Work to complete: Write out exactly the lines from the line with "extrude(amount=2 * (fork_half" through the line with "for node in", including both, and nothing more.
[START Stored data]
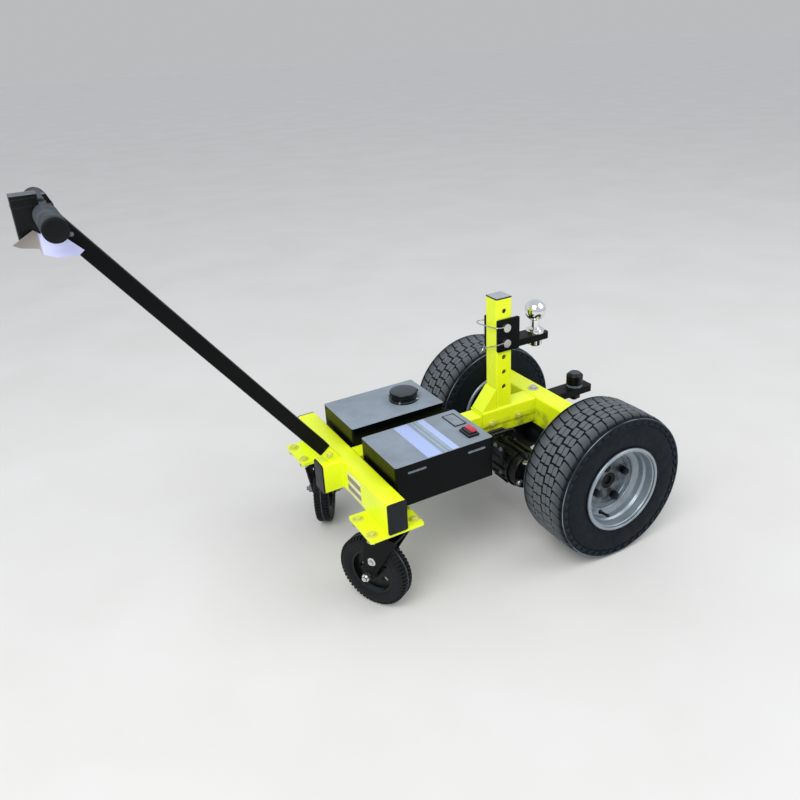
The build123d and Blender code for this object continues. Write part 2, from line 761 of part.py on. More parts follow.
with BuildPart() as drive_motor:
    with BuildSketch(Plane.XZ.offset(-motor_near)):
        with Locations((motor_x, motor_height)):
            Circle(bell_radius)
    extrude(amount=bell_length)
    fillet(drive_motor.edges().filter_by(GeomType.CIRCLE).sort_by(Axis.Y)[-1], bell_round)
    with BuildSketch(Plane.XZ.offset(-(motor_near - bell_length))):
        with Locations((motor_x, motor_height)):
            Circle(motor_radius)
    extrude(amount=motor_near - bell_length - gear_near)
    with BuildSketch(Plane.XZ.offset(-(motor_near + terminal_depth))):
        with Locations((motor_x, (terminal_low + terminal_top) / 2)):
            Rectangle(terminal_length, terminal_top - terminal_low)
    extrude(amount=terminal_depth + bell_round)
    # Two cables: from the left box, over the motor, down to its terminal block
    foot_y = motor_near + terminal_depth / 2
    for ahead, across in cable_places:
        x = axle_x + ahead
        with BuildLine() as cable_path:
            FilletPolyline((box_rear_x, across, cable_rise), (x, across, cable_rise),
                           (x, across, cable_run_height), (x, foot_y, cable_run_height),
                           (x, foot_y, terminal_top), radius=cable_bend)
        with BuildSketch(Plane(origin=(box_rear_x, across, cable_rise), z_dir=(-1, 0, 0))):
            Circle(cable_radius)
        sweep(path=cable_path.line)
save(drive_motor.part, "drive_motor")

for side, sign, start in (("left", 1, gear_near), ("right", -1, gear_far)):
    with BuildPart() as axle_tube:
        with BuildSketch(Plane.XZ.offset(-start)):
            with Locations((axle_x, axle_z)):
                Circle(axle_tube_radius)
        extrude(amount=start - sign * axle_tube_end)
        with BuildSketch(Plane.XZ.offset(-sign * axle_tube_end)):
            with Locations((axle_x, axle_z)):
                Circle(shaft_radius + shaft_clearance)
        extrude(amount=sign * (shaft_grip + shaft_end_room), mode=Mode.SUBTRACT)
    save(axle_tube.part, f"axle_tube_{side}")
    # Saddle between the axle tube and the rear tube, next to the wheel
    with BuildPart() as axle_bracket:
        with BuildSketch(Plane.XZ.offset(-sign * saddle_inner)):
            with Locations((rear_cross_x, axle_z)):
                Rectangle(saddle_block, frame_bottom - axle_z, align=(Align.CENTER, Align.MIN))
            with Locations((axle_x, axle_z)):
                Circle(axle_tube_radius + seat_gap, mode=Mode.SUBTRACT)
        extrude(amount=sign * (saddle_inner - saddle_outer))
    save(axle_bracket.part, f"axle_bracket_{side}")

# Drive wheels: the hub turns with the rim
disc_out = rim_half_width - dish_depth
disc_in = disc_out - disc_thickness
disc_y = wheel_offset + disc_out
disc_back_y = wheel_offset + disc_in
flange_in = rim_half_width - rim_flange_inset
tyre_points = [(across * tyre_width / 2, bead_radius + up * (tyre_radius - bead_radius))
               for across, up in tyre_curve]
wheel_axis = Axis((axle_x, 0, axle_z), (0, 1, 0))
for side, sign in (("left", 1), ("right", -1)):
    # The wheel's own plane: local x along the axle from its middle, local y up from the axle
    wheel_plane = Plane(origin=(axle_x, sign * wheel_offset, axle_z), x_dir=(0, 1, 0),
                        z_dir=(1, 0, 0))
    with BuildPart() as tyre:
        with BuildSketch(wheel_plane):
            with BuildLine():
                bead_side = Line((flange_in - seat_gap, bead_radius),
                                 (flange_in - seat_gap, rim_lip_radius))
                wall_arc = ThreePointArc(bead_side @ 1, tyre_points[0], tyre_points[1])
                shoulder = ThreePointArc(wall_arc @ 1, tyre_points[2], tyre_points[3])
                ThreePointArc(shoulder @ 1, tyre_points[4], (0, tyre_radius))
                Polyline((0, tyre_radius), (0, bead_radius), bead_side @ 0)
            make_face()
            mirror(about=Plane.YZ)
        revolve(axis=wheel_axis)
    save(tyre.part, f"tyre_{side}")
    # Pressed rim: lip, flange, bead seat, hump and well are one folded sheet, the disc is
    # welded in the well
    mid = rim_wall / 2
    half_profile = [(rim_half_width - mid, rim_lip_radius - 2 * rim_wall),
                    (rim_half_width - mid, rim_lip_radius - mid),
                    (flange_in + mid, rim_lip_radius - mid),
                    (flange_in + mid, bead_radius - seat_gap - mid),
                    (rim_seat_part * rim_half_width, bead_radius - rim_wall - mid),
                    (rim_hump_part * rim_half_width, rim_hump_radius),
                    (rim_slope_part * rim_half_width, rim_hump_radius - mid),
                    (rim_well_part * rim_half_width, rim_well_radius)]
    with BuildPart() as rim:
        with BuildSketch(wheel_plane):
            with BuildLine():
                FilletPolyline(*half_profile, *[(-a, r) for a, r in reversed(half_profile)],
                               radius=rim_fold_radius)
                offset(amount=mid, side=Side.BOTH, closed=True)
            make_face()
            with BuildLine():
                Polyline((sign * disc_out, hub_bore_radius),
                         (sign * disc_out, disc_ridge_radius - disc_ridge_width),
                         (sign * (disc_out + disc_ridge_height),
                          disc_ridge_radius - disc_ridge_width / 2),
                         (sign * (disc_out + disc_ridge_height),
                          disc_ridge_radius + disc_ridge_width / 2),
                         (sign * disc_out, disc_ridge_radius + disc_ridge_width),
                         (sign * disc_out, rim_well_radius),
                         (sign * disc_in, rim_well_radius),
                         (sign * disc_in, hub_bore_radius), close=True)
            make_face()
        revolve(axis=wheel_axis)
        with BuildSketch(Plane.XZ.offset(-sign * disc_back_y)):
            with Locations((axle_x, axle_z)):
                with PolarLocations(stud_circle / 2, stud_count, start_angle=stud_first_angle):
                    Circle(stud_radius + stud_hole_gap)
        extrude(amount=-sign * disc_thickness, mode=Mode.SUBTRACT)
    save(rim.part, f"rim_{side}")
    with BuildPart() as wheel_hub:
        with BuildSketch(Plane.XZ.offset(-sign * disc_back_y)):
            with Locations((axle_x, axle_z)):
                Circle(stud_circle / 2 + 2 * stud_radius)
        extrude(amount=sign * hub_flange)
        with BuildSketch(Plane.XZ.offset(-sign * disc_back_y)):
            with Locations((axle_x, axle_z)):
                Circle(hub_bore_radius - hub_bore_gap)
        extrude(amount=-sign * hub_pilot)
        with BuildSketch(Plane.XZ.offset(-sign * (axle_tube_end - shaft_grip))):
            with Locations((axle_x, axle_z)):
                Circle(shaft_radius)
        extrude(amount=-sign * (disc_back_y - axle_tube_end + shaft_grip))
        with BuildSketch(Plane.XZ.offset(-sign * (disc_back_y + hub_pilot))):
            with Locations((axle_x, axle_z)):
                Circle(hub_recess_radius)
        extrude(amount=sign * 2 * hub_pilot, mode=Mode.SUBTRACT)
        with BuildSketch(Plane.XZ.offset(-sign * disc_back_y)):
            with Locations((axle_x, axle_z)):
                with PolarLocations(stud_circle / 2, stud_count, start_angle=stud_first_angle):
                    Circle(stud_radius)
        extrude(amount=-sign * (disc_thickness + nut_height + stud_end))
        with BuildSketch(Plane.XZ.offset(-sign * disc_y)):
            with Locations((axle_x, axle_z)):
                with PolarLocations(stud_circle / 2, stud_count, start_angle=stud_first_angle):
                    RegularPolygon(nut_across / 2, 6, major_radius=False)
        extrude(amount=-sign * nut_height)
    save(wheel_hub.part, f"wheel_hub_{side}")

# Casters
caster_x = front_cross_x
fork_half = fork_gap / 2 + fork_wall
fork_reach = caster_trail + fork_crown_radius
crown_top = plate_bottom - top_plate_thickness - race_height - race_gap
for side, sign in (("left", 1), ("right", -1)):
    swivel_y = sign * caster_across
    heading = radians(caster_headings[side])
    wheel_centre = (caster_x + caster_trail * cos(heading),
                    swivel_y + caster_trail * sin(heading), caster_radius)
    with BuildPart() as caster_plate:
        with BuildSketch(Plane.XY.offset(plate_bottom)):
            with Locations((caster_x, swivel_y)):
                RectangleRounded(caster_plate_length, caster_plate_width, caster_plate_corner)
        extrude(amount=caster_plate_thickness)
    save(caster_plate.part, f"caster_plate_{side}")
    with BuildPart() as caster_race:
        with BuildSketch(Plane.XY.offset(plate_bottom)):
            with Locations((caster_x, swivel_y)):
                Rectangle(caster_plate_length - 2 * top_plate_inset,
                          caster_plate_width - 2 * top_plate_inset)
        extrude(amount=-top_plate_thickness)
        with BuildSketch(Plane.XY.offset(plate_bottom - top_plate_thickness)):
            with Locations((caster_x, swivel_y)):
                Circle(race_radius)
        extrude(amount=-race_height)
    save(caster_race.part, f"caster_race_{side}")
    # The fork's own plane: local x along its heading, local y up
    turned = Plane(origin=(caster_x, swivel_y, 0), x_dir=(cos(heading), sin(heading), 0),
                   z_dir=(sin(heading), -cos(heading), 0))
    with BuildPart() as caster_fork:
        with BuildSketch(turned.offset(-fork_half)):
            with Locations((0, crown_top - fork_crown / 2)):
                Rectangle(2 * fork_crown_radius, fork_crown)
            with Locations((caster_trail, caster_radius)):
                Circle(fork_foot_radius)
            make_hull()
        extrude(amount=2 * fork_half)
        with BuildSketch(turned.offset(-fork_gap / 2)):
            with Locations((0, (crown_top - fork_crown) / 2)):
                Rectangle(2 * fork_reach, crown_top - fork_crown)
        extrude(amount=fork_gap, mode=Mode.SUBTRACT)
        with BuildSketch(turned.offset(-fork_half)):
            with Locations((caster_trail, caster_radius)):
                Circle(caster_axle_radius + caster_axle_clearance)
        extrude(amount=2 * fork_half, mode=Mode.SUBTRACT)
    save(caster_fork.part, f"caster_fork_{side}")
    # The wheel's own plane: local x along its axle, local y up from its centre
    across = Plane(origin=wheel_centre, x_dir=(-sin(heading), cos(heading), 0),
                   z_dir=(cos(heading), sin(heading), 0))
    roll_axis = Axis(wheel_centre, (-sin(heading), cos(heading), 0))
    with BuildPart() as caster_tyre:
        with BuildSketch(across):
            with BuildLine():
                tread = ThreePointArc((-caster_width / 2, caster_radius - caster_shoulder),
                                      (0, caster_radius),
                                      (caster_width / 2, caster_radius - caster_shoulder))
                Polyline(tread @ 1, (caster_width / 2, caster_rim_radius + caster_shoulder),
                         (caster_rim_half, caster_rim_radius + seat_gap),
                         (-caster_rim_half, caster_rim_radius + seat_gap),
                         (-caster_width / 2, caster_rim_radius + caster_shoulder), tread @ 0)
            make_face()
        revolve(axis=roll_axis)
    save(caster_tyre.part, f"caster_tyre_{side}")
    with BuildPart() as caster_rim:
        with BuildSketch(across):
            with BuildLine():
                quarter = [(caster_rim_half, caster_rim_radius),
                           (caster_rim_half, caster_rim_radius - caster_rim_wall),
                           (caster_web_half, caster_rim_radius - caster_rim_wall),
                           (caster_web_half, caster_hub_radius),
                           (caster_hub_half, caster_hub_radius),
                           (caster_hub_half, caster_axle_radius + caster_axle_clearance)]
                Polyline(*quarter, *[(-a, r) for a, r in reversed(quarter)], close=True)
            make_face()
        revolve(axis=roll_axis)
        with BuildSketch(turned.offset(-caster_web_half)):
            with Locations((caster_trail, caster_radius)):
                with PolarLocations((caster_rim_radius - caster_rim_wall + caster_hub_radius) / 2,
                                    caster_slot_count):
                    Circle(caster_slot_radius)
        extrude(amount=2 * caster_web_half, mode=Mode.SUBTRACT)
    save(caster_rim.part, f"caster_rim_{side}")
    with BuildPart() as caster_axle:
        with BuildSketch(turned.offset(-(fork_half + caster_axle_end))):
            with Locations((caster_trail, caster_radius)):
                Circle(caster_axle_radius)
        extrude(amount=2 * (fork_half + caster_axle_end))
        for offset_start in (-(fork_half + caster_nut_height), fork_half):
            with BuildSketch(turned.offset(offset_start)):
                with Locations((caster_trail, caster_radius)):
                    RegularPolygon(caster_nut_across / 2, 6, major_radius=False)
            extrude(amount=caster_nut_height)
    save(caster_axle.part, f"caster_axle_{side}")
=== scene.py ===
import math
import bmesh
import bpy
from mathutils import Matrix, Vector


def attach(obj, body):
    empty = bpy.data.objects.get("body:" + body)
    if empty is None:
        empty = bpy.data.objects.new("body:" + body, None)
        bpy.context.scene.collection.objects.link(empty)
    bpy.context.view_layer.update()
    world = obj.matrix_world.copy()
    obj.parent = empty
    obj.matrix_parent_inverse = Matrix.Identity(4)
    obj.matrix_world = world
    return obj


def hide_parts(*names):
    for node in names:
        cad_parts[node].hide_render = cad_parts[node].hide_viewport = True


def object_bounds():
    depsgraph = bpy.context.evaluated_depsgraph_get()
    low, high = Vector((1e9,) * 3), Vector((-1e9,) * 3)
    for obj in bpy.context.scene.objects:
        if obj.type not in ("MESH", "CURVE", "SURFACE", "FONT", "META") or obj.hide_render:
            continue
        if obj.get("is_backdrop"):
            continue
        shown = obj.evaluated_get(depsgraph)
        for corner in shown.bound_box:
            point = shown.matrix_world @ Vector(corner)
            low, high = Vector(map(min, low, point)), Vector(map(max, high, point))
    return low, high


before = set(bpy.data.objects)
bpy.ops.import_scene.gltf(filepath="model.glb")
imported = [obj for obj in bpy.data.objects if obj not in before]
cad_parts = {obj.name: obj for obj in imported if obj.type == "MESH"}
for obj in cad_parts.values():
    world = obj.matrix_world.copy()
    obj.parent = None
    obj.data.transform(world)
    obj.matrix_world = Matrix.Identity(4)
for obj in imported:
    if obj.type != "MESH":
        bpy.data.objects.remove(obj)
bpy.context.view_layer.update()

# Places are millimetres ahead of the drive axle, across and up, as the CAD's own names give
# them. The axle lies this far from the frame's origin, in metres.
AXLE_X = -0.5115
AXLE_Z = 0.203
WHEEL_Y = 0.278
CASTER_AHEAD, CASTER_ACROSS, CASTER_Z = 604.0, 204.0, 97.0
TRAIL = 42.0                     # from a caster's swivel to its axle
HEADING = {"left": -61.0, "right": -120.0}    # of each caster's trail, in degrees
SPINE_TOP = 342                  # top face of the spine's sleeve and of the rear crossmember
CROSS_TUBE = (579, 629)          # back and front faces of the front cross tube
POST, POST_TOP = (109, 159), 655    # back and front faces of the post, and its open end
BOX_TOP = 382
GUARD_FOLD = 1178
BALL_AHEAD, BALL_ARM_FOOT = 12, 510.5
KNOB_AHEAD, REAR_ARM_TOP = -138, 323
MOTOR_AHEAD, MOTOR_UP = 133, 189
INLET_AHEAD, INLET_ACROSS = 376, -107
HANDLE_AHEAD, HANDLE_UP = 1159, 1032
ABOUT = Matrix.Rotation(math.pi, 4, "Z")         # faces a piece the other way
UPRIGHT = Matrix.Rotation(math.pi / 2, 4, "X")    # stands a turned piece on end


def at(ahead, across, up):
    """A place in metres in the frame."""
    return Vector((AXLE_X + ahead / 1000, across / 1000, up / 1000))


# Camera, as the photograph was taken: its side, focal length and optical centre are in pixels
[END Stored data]
Solution to the problem:
        extrude(amount=2 * (fork_half + caster_axle_end))
        for offset_start in (-(fork_half + caster_nut_height), fork_half):
            with BuildSketch(turned.offset(offset_start)):
                with Locations((caster_trail, caster_radius)):
                    RegularPolygon(caster_nut_across / 2, 6, major_radius=False)
            extrude(amount=caster_nut_height)
    save(caster_axle.part, f"caster_axle_{side}")
=== scene.py ===
import math
import bmesh
import bpy
from mathutils import Matrix, Vector


def attach(obj, body):
    empty = bpy.data.objects.get("body:" + body)
    if empty is None:
        empty = bpy.data.objects.new("body:" + body, None)
        bpy.context.scene.collection.objects.link(empty)
    bpy.context.view_layer.update()
    world = obj.matrix_world.copy()
    obj.parent = empty
    obj.matrix_parent_inverse = Matrix.Identity(4)
    obj.matrix_world = world
    return obj


def hide_parts(*names):
    for node in names:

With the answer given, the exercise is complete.